**Aim of the task:** State how many lines of the data contain the word "limits", and write nothing besides the number.

**Record list:**
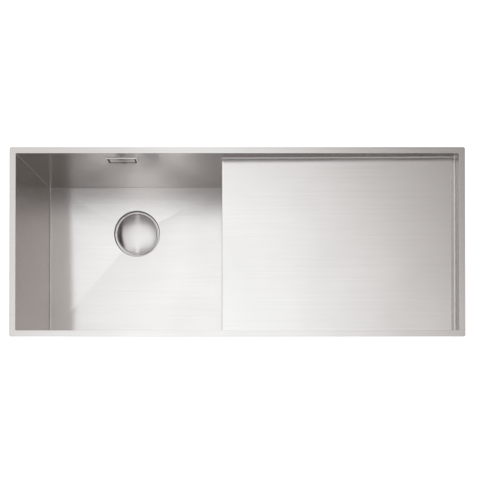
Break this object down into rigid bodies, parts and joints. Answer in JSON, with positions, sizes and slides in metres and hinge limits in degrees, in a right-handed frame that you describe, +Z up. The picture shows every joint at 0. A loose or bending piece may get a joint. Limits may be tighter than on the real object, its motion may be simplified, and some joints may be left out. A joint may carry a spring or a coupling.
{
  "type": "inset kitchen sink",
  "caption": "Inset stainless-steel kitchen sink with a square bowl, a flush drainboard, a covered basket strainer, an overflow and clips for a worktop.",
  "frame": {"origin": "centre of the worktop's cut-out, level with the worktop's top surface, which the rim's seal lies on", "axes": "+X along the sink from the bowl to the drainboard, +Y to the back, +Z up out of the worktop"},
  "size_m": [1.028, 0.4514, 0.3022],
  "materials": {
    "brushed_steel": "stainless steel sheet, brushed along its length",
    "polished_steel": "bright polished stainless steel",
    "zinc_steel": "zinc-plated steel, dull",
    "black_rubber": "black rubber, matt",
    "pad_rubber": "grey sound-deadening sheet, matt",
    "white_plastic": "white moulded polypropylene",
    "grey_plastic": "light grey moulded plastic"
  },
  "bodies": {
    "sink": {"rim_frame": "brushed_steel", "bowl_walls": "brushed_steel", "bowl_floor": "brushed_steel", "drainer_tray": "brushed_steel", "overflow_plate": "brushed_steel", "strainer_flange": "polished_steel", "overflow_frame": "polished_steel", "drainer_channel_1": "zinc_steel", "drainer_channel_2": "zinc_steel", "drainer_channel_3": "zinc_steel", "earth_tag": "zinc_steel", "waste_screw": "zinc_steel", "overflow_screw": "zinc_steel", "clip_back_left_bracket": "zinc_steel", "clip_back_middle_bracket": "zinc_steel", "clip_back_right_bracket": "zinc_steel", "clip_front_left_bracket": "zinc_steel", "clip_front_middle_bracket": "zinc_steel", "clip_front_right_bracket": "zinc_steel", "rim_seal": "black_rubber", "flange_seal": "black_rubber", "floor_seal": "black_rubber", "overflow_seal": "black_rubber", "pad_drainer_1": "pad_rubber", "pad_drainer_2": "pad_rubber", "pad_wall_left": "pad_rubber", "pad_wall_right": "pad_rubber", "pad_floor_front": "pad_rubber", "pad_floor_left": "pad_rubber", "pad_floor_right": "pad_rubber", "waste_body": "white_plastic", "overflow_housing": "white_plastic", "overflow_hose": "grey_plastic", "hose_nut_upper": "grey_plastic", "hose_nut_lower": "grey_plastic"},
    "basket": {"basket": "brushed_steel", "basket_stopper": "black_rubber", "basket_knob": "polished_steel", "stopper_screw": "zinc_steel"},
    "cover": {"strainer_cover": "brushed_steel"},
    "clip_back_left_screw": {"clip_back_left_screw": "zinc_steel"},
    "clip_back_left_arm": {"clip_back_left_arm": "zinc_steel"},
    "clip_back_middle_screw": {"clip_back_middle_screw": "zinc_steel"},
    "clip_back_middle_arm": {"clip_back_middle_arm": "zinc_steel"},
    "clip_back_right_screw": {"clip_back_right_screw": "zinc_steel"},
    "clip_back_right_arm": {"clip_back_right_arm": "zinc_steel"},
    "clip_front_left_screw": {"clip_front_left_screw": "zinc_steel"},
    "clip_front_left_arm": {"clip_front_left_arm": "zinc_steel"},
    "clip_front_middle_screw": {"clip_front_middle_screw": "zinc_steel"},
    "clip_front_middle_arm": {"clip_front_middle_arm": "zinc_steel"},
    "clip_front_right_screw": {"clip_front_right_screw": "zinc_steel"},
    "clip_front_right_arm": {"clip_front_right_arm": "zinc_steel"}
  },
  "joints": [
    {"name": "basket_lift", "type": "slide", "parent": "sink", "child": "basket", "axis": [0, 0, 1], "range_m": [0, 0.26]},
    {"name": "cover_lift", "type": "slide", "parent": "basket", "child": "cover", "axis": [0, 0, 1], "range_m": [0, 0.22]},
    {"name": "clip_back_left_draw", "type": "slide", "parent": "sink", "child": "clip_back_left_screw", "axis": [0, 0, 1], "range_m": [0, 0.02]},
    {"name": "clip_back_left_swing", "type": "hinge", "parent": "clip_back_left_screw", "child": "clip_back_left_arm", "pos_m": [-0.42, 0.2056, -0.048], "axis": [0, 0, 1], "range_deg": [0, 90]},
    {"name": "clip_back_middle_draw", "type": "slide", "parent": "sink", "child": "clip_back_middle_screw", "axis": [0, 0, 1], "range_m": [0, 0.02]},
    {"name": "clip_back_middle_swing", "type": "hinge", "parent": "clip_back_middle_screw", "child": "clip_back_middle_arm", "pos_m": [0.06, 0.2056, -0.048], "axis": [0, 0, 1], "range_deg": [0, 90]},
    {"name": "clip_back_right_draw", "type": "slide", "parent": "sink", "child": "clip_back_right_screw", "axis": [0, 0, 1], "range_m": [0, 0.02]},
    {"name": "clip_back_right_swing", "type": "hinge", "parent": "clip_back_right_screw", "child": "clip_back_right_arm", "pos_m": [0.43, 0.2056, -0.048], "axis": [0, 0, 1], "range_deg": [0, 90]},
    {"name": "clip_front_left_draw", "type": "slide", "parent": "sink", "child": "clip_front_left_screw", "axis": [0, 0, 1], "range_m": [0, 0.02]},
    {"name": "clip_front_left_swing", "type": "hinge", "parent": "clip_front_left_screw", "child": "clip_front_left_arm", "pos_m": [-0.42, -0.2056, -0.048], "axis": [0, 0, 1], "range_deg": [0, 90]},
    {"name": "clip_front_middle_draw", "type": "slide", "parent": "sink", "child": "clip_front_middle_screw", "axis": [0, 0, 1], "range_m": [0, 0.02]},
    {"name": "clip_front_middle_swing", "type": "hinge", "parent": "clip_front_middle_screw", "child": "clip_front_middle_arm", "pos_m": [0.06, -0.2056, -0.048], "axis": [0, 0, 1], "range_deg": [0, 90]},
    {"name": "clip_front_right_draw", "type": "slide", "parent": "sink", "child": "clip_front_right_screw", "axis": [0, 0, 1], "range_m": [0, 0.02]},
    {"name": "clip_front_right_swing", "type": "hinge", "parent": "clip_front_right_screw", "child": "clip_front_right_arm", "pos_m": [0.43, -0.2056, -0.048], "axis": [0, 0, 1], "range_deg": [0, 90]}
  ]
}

==

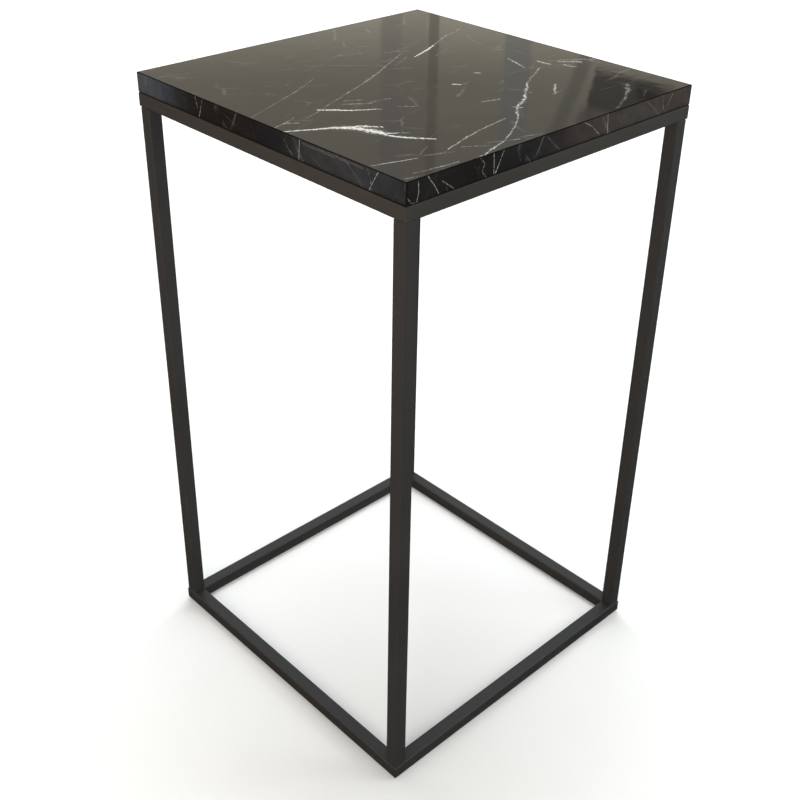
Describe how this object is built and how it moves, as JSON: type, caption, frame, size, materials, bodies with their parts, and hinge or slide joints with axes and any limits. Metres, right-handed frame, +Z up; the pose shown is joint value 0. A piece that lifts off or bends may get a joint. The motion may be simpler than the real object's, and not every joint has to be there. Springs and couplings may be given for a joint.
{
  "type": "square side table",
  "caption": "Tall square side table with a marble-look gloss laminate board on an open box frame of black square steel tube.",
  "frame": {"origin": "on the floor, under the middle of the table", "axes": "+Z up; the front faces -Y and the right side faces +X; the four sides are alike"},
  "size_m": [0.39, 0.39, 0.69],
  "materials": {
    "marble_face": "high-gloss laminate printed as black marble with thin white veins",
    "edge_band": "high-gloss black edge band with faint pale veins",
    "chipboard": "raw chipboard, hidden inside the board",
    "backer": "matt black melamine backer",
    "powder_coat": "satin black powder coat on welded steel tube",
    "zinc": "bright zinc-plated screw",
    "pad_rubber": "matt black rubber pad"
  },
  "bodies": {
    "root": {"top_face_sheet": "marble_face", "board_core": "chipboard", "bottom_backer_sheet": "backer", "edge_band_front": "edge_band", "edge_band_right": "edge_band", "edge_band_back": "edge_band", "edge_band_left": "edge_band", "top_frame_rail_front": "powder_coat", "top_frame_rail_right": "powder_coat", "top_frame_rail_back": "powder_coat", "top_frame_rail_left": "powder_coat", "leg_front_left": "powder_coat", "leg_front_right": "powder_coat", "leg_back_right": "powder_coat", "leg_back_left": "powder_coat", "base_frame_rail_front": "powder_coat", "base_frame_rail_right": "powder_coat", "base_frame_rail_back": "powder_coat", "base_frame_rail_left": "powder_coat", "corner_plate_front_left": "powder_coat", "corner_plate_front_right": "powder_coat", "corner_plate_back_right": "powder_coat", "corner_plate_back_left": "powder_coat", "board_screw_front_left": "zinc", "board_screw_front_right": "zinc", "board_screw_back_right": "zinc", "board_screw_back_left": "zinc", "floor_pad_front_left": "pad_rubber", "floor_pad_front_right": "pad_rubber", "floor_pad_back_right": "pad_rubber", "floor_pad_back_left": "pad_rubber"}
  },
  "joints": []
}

**Expected output:** 2